Except for a brief stint as a commissioner of docks, Murphy never held any public office, but no Tammany sachem before or after ever wielded as much power. He elected three governors (and had one of them, William Sulzer, impeached), three mayors, two senators, and innumerable judges, aldermen, assemblymen and congressmen. He successfully battled the greatest press baron of his day, William Randolph Hearst, and took Tammany to the threshold of the White House.
Where Croker was distant and dictatorial, Murphy was involved and supportive. According to one contemporary, Murphy “played umpire, not dictator,” and though he relied on Tammany’s everyday ranks of undistinguished ward heelers and party stalwarts, he went out of his way to promote men of talent to the top. Among them were U.S. Senator Robert Wagner and New York Governor Al Smith, two of the most capable and progressive political leaders in American history. In Al Smith, Murphy believed he might even be able to do the unimaginable and put an Irish Catholic in the White House.
Murphy didn’t start out as a reformer in the traditional sense. Reform stood for efficiency and economy in government, for the provision of public services through government agencies that acted with administrative neutrality, and the staffing of public jobs through a rigorous, non-political process of Civil Service testing. While he put an end to Tammany’s alliance with gamblers and brothel owners, reigned in the wanton, flagrant corruption that Croker both blessed and participated in, and promoted honest men like Wagner and Smith, Murphy wasn’t about to obliterate the Hall’s powers of patronage, which was the very basis of the machine.
The bond between Tammany and its constituents depended on profligacy and generosity, not efficiency and economy. The people have the right to expect, as James Michael Curley of Boston put it, “something nobler and higher than thrift in the man they elect.” When in need, the poor didn’t want to suffer the interrogation of by-the-book professionals. They wanted to turn to people like themselves who didn’t require a list of assets or reams of paperwork before they offered assistance. The contractors who regularly feasted on work steered their way by Tammany knew that, given their ethnic backgrounds and upstart operations, they’d probably be out of the running in an open competition against long-established, tightly managed firms run by well-trained professionals. Tammany’s supporters wanted a leg up, not a laissez-faire market.
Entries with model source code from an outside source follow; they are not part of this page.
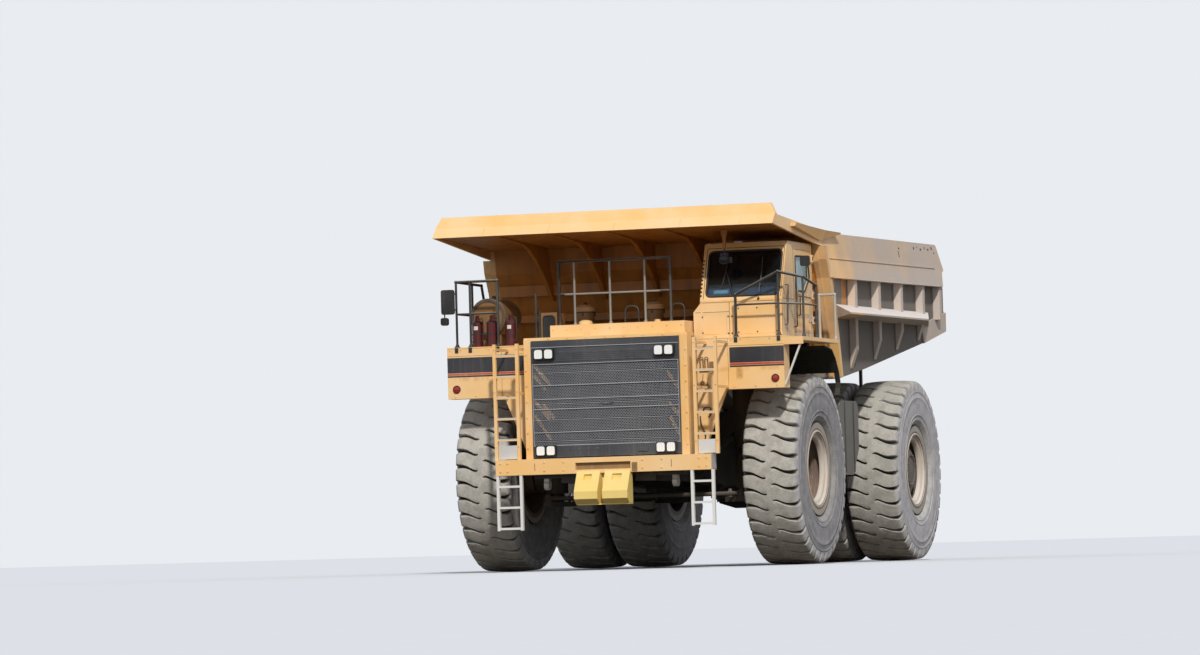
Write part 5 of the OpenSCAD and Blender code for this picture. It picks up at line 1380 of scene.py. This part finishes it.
class TRUCK_OT_decks(bpy.types.Operator):
    """Fittings on the decks and the hood"""
    bl_idname = "truck.decks"
    bl_label = "Decks"

    def execute(self, context):
        deck, hood, walkway = 3.64, 3.93, 3.61
        feet = bmesh.new()
        for x, y, z in ((2.04, -1.78, deck), (2.75, -1.78, deck), (-1.96, -1.78, deck), (-2.43, -1.78, deck),
                        (-2.665, -1.78, deck), (-2.665, -1.0, deck), (-2.665, -0.42, deck),
                        (3.12, -1.64, walkway), (3.12, -0.9, walkway), (3.12, 0.2, walkway),
                        (2.86, 0.2, walkway), *((x, -1.5, hood) for x in (-0.998, -0.74, -0.14, 0.45, 0.88))):
            reach = 0.028 if z == walkway else 0.038
            add_blocks(feet, ((x - reach, y - reach, z + 0.0004), (x + reach, y + reach, z + 0.012)))
            add_lathe(feet, [(0.012, 0.032), (0.05, 0.027)], at(x, y, z), UP, 14)
            for k in (-1, 1):
                add_bolt(feet, at(x + k * reach * 0.75, y + k * reach * 0.75, z + 0.012), UP, 0.014)
        make_piece("rail_feet", feet, "handrail", bevel=0.0015)
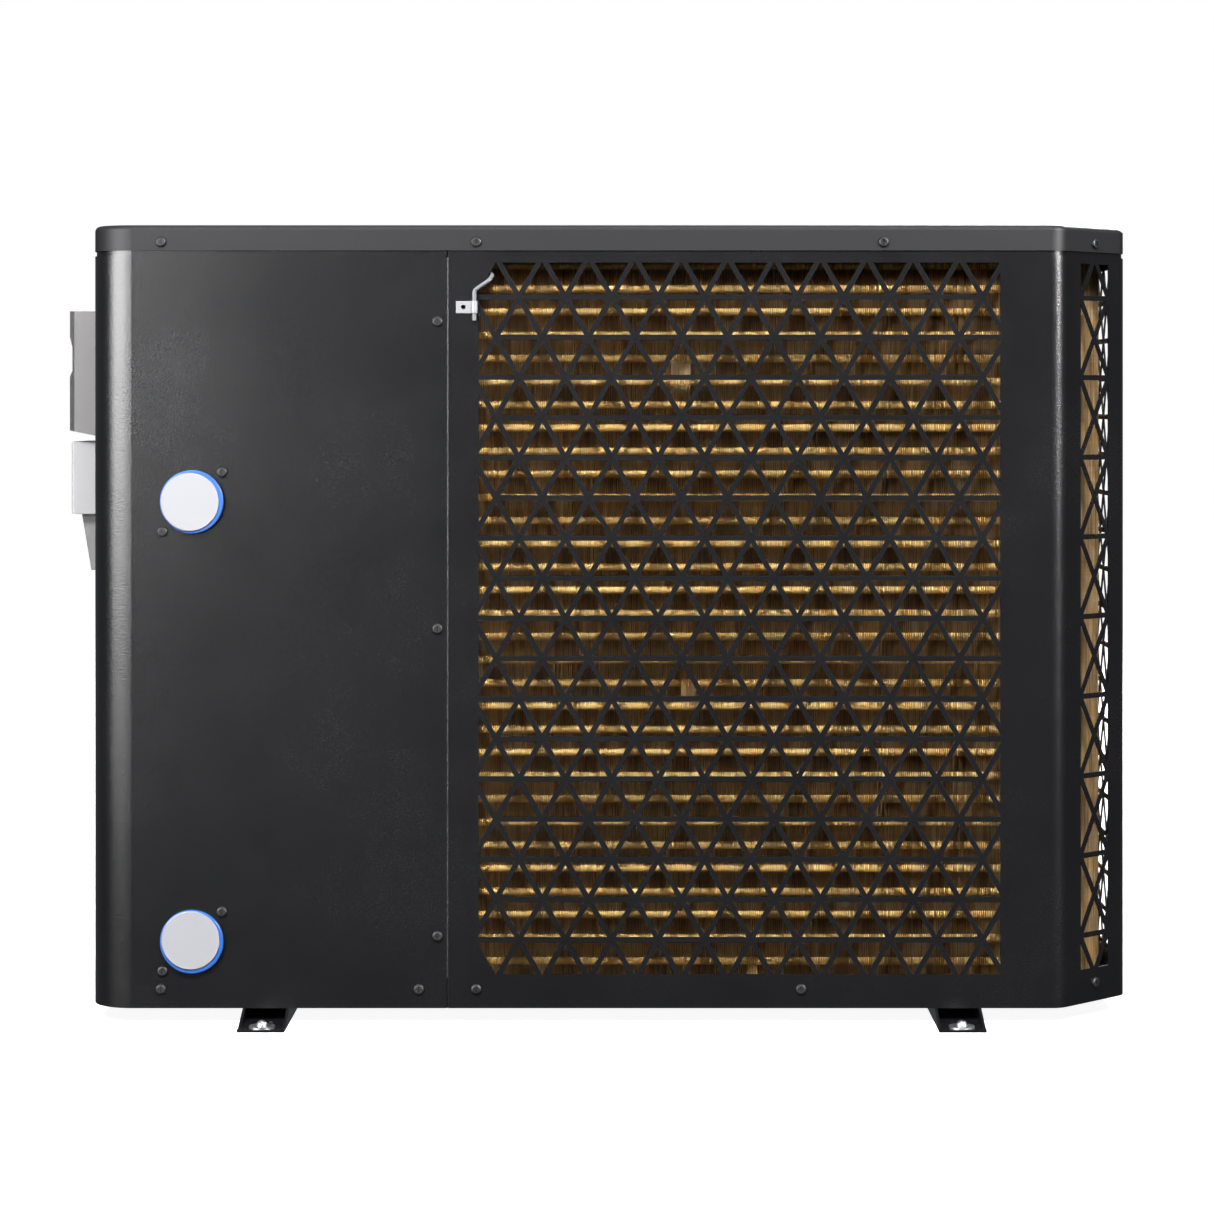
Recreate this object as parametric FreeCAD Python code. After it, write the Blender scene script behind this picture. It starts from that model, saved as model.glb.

Murphy appreciated and rewarded the loyalty of Tammany braves as part of the enduring underpinnings of the Hall’s power. But he also recognized that as America transformed itself into a hugely dynamic and impersonal industrial behemoth, the old-style politics couldn’t suffice. Neither handouts, nor baskets of coal, nor patronage jobs, nor even ad-hoc interventions by local leaders could protect the masses against the concentrated power of corporations and industrial combines or meet the long-term needs of millions of aged, disabled, underprivileged and unemployed. Yet if Tammany didn’t do something to help address these problems, Murphy came to realize, other organizations would and the Hall would shrivel into irrelevancy.
The standard-bearer of Murphy’s new form of machine politics was Al Smith. Like Murphy, Smith was a poor kid of Irish ancestry. (The Irish ethnicity of Smith’s mother, Catherine Mulvehill, herself the daughter of Famine immigrants, was the one he always identified with, though his father was a mix of Italian-German). He grew up on the Lower East Side. Born in 1873, Al Smith got no further in school than an eighth-grade education, but he too proved his worth on the streets, as an amateur actor and a worker at the Fulton Fish Market. He had the talents of a natural politician, and before long his local leader, Big Tom Foley, nominated him for state assembly.
Unsure at first, feeling out of place among legislators far better educated and experienced than he, Smith gradually rose to the challenge and became a master of the assembly’s rules and procedures. By 1911, eight years after being elected, he was the speaker. With Murphy’s backing, Smith began to advance an increasingly progressive agenda that included the country’s first compulsory workmen’s compensation law.
If there’s a moment from which to date the evolution of Tammany from a local political machine – which reflected the defensive crouch of Famine immigrants determined to deliver themselves from attempts by their soi-disant moral betters to control and shape their behavior – into an aggressive national force for progressive social change, it was March 25, 1911. On that day, 146 garment workers, mostly young Jewish and Italian women, perished in a fire at the Triangle Shirtwaist Company, in lower Manhattan. As a state legislator, writes Smith biographer Robert Slayton, “Smith had learned about the nuts and bolts of the political system, [but] what he lacked was a cause, a rationale for using that expertise. The Triangle Fire would provide that and more, as it would fundamentally alter how he viewed the very role of government in American life.”